Why Believe In Investing?

“To achieve financial freedom.”

Individuals invest their hard-earned money to increase their financial freedom and sense of security. The secondary reason for most people’s investment decisions is to create the ability to afford the things they want in life. Life becomes more beautiful when you, deep down, feel free from the thought of just surviving in this materialistic world. That is why investing is becoming more of a necessity in today’s life. The days when everyone worked the same job in the same office till retirement and then retired with frugality are gone. Whether you live in Ireland, India, the U.S., or any other country, the cost of living is increasing drastically in the modern materialistic world. Almost without exception, the responsibility of planning for retirement is shifting away from the later years to the earlier years. There is much concern over how our savings will justify our survival over the next 10 or 15 years. Just by planning ahead with suitable investments, you can ensure financial stability during your whole life.

How To Know Right Investment Objective?

Before investing money in any asset or security, an individual must know about a few fundamental investing factors. Generally, the Safety of principal money, present-day income, and capital appreciation are factors that influence an investment decision. They will depend on a person’s age, status in life, and personal condition. A 65-year-old man living using his retirement money is more interested in guarded and stable investments than a 28-year-old business professional would be. Because the older adult needs gains from his investments to hold on for future years, he cannot risk losing his investment in return for quick money.

On the other hand, the young professional has ample time on his side. He can afford to take risks in his lifetime. As investment income isn’t supposed to pay the present-day bills, the young professional can afford to be more aggressive in his investing strategies.
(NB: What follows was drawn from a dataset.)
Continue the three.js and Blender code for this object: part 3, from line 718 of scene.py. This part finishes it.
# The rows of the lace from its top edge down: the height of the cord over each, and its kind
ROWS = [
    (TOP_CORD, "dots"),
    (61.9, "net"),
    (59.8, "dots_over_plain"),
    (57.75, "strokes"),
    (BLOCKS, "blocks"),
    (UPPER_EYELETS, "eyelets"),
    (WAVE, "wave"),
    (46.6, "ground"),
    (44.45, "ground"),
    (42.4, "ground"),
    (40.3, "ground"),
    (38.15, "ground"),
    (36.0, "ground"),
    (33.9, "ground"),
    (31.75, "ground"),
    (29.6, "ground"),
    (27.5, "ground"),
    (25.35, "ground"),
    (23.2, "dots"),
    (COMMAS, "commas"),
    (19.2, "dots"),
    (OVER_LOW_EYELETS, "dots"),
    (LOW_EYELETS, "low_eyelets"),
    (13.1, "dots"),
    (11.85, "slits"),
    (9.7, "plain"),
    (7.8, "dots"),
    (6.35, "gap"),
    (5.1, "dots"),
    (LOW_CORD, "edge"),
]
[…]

An investor’s financial status will also affect their objectives. A wealthy person will undoubtedly have many different goals than a newly married couple just starting out. For example, to increase his profit for the year, the millionaire might have no problem putting down a hefty amount in a speculative real estate investment. A hundred grand is a small percentage of his overall worth to him. Meanwhile, the couple is concentrating on saving up for a down payment on a house and can’t afford to risk losing their money in a speculative venture. Regardless of the potential returns of a risky investment, speculation is just not appropriate for the young couple.

As a general rule, the shorter your time horizon, the more conservative you should be. For instance, if you are investing primarily for retirement and you are still in your 20s, you still have plenty of time to make up for any losses you might incur along the way. At the same time, if you start when you are young, you don’t have to put huge chunks of your paycheck away every month because you have the power of compounding on your side.
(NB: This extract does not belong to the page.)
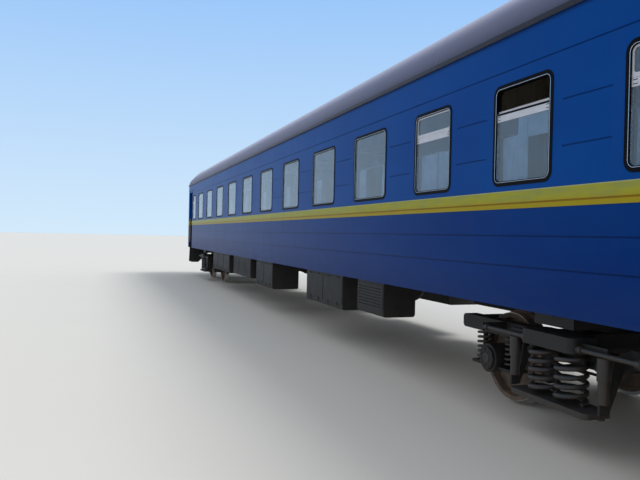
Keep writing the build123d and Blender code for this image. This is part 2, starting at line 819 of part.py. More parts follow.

On the other hand, if you are about to retire, it is crucial that you either safeguard the money you have accumulated. Because you will soon be accessing your investments, you don’t want to expose all of your money to volatility – you don’t want to risk losing your investment money in a market slump right before you need to start accessing your assets.

What’s Your Personality?

What’s your style? Do you love instant gratification, cryptocurrency, penny stocks, and the thrill of a risk? Or are you one of those who believes in “Slow and steady wins the race?” while enjoying calmness, stability, and safety?

Peter Lynch, one of the greatest investors, has said that the “key organ for investing is the stomach, not the brain”. In other words, you need to know how much patience you can carry to grow your investments. This is not an exact science. You have to figure it out yourself. As an old maxim says, you should only invest with such risk that you get a good sleep after going to bed at night.

Another personality trait determining your investing path is your desire to research investments. Some people love to analyse the fundamentals of an investment. For an investment in shares of a particular company, they try to analyse the industry in which the company operates, the economic conditions of the business, financial statements, projections, management decisions, and future growth prospects.

Overall, investing is an art. You can considerably make good returns and lower risk just by knowing what you are doing.